Kementerian BUMN Optimis Rights Issue Bikin Kinerja BTN Makin Moncer, Ini yang Bikin Pede
- vivanews/Andry Daud
VIVA Bisnis – Kementerian BUMN menilai rights issue PT Bank Tabungan Negara (Persero) Tbk (BBTN) akan sangat berbeda ketimbang perbankan lainnya. Karena, BTN merupakan bank milik Pemerintah yang memiliki tugas khusus.
Staf khusus Menteri Negara BUMN Arya Mahendra Sinulingga, ada tiga fakta menarik lain yang mesti dicermati investor terkait rights issue ini.

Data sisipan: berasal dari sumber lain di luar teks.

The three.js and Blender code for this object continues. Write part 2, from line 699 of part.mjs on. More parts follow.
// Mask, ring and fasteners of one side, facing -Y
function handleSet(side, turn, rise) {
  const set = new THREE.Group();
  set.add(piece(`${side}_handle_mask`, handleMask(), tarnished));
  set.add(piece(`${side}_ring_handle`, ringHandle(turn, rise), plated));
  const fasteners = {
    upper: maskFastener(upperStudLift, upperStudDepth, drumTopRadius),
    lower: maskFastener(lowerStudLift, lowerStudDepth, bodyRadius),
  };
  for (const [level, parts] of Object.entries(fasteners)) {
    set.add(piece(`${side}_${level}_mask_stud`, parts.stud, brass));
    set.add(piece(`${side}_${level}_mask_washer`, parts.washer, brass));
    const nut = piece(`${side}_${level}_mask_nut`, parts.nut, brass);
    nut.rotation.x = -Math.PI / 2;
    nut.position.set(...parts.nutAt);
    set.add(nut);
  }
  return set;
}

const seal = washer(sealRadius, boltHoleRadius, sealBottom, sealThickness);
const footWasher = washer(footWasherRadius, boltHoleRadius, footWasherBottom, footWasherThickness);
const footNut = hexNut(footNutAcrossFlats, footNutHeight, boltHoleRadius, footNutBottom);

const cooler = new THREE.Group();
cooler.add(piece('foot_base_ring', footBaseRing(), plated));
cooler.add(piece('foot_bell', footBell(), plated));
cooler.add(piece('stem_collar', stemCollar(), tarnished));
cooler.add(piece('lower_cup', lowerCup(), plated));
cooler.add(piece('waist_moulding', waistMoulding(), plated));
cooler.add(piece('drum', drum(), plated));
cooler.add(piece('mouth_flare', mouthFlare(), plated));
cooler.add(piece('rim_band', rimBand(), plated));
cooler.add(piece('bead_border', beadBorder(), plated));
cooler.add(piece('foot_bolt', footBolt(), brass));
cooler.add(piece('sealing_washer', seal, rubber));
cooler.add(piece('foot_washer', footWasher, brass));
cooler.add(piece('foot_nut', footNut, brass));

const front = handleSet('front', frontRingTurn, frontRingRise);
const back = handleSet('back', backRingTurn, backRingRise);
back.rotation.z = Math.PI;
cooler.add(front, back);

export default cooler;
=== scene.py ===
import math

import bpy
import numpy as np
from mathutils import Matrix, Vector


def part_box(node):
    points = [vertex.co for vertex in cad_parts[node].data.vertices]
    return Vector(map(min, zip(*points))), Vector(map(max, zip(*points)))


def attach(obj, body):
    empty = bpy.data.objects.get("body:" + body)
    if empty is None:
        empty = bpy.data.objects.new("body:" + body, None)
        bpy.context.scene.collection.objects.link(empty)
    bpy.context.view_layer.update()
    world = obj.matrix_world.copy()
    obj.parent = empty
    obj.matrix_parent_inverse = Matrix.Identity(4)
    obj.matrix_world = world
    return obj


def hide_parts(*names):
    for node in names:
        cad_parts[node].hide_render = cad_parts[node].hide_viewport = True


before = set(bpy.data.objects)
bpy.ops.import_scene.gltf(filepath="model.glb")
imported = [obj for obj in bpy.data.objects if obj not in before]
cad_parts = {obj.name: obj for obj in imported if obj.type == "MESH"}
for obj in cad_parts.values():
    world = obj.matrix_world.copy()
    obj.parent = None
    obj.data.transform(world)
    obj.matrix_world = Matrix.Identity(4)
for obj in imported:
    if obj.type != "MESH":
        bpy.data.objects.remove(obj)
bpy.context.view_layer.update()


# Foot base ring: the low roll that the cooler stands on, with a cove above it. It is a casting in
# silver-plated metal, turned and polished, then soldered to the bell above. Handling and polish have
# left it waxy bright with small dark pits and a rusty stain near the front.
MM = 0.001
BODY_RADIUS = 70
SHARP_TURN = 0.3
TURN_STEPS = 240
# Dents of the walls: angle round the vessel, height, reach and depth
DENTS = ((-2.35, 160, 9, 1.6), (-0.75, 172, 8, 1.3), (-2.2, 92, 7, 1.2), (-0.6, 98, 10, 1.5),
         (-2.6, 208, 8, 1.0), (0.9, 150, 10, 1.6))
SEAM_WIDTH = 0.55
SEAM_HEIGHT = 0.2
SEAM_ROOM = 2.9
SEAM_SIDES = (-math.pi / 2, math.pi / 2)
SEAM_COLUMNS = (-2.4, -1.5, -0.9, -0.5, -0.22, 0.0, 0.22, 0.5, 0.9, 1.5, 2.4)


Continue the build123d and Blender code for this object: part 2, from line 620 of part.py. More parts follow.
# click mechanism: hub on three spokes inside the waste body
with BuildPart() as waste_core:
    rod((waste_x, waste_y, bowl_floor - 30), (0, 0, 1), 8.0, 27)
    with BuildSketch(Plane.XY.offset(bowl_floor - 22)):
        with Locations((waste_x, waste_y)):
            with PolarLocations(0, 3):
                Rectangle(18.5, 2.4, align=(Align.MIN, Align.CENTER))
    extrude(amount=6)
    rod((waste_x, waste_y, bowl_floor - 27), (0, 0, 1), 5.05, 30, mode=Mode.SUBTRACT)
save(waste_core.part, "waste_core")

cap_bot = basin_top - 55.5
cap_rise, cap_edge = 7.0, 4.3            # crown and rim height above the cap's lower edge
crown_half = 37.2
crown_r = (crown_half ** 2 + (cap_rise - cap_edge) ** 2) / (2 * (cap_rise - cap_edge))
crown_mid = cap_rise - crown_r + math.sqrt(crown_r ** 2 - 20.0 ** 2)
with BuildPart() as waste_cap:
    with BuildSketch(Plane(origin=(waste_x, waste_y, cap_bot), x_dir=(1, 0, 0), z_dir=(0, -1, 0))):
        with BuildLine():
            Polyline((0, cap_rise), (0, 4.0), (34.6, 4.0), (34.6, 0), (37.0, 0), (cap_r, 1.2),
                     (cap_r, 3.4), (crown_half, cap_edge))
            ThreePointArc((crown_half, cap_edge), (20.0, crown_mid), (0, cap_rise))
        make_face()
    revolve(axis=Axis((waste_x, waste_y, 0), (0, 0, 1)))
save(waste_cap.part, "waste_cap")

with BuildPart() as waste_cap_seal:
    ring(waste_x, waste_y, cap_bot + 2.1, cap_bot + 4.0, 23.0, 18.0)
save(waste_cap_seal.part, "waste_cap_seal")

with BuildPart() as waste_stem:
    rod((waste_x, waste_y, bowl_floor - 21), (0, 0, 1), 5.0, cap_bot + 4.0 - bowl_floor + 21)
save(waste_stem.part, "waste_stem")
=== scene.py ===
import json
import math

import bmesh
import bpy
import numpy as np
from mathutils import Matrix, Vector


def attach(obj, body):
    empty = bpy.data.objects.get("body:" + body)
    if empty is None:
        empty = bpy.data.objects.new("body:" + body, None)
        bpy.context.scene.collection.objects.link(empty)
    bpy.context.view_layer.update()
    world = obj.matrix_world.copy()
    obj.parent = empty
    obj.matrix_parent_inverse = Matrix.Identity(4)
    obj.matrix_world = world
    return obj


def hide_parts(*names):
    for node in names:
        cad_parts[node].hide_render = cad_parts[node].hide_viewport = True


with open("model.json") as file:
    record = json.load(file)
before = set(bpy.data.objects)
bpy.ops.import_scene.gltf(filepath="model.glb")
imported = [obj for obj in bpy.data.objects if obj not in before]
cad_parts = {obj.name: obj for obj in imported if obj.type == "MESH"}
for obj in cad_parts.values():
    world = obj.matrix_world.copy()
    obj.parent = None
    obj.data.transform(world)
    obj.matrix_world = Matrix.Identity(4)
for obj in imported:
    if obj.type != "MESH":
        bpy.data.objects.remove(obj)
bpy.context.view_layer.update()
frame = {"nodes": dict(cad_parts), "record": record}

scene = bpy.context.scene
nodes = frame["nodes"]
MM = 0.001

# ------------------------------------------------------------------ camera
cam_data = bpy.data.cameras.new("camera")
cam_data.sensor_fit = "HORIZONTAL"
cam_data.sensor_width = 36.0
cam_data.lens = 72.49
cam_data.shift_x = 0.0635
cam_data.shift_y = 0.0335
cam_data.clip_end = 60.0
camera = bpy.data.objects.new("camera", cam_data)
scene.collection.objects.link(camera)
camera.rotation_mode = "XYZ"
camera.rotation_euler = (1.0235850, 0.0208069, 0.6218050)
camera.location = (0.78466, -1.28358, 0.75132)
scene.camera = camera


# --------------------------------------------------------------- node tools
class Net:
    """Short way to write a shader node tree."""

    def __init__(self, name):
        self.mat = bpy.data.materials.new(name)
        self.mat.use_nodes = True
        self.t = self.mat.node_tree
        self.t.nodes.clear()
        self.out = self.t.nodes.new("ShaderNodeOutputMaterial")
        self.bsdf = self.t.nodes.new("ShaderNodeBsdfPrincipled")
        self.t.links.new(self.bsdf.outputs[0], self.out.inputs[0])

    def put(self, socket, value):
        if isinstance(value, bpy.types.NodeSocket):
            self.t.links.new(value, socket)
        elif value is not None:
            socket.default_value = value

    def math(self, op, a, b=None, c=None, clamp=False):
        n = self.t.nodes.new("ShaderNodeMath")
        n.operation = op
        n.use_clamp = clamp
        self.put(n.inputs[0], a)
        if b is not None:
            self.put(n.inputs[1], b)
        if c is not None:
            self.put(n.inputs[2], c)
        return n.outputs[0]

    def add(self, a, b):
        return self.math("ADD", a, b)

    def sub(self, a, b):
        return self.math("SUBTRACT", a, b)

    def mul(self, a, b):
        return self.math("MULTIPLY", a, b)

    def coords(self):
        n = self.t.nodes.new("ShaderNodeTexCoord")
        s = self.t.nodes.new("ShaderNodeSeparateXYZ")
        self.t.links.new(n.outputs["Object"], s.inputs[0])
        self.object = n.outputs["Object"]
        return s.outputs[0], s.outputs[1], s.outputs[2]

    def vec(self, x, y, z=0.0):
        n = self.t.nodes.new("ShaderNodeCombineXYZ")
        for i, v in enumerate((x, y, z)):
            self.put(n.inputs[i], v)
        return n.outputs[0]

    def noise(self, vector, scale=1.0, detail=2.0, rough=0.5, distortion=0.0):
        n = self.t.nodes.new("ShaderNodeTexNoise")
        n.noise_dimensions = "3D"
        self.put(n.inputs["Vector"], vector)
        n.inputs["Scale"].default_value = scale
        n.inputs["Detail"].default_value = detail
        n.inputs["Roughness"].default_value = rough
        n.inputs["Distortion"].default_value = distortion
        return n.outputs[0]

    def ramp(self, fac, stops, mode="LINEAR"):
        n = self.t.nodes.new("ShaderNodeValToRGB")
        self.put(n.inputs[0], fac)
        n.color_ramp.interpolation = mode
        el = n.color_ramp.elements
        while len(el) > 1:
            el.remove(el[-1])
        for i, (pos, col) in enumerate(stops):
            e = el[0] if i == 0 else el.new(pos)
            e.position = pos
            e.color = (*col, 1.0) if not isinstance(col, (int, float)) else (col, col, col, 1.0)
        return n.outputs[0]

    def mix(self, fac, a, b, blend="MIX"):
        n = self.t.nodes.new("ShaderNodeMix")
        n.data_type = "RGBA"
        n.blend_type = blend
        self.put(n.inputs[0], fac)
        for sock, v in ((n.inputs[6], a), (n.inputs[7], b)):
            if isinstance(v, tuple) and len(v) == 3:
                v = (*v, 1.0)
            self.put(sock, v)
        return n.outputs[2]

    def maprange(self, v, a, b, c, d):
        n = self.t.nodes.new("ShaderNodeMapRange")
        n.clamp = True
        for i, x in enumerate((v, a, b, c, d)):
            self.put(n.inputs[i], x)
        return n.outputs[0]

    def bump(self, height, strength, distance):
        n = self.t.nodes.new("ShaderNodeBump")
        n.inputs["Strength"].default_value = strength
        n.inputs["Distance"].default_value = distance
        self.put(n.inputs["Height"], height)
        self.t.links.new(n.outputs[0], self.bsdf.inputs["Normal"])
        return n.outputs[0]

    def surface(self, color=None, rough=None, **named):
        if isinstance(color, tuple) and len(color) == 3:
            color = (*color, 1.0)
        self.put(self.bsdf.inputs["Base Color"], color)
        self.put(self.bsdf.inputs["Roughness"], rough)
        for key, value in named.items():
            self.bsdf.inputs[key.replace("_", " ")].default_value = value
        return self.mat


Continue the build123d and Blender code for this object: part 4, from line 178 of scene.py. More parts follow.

“Rights issue ini tergolong langka karena BBTN terakhir melakukan aksi korporasi serupa pada 2012 lalu. Dan yang melakukannya adalah institusi perbankan dengan fokus bisnis yang spesifik karena menjalankan penugasan negara,” ujar Arya dikutip dari keterangannya, Kamis, 17 November 2022.
BTN.
- Dokumentasi BTN.
Arya menjabarkan, fakta pertama adalah efek dilusi. Keputusan Kementerian BUMN yang mengizinkan BBTN melakukan rights issue adalah bentuk apresiasi pemegang saham pengendali terhadap investor publik untuk meningkatkan atau mempertahankan porsi kepemilikan di bank ini.
“Jika opsinya private placement (tanpa HMETD), investor publik justru kehilangan haknya untuk mempertahankan prosentase kepemilikan. Kami tidak memilih opsi ini sebagai bentuk terima kasih atas dukungan investor publik selama ini,” jelasnya.
Mengacu ke prospektus awal, investor yang tidak melaksanakan (exercise) hak nya dalam rights issue ini akan terkena efek dilusi.
“Jadi, akan rugi kalau investor tidak eksekusi rights,” tegas Arya.
Arya pun menjelaskan Mengapa investor rugi kalau tidak exercise. Hal tersebut terkait dengan fakta kedua.
“BBTN itu sahamnya murah, tapi tidak murahan. Kinerja keuangannya bagus dan terus bertumbuh,” ungkap Arya.
Yang terjadi saat ini, saham BBTN undervalued dan sama sekali tidak mencerminkan fundamental kinerjanya. Intinya, performa harga saham belum sejalan dengan kinerja keuangannya.
“PBV Bank Himbara lain sudah di atas 2x, BBTN baru 0,76x. Hanya soal waktu, PBV BBTN akan sejajar dengan para sejawatnya, apalagi perolehan laba bersih terus meningkat dari waktu ke waktu dan fokus perusahaan di KPR bersubsidi,” papar Arya.
Fakta ketiga adalah prospek bisnis BTN. Arya menjelaskan, banyak yang mengkhawatirkan kredit properti akan melambat imbas kenaikan inflasi dan suku bunga tinggi.
“Soal inflasi dan suku bunga, memang demikian faktanya. Tapi dampak ke setiap bank, belum tentu sama apalagi urusan kredit perumahan. Tidak bisa digeneralisasi karena kondisi masing masing bank sangat berbeda,” jelasnya.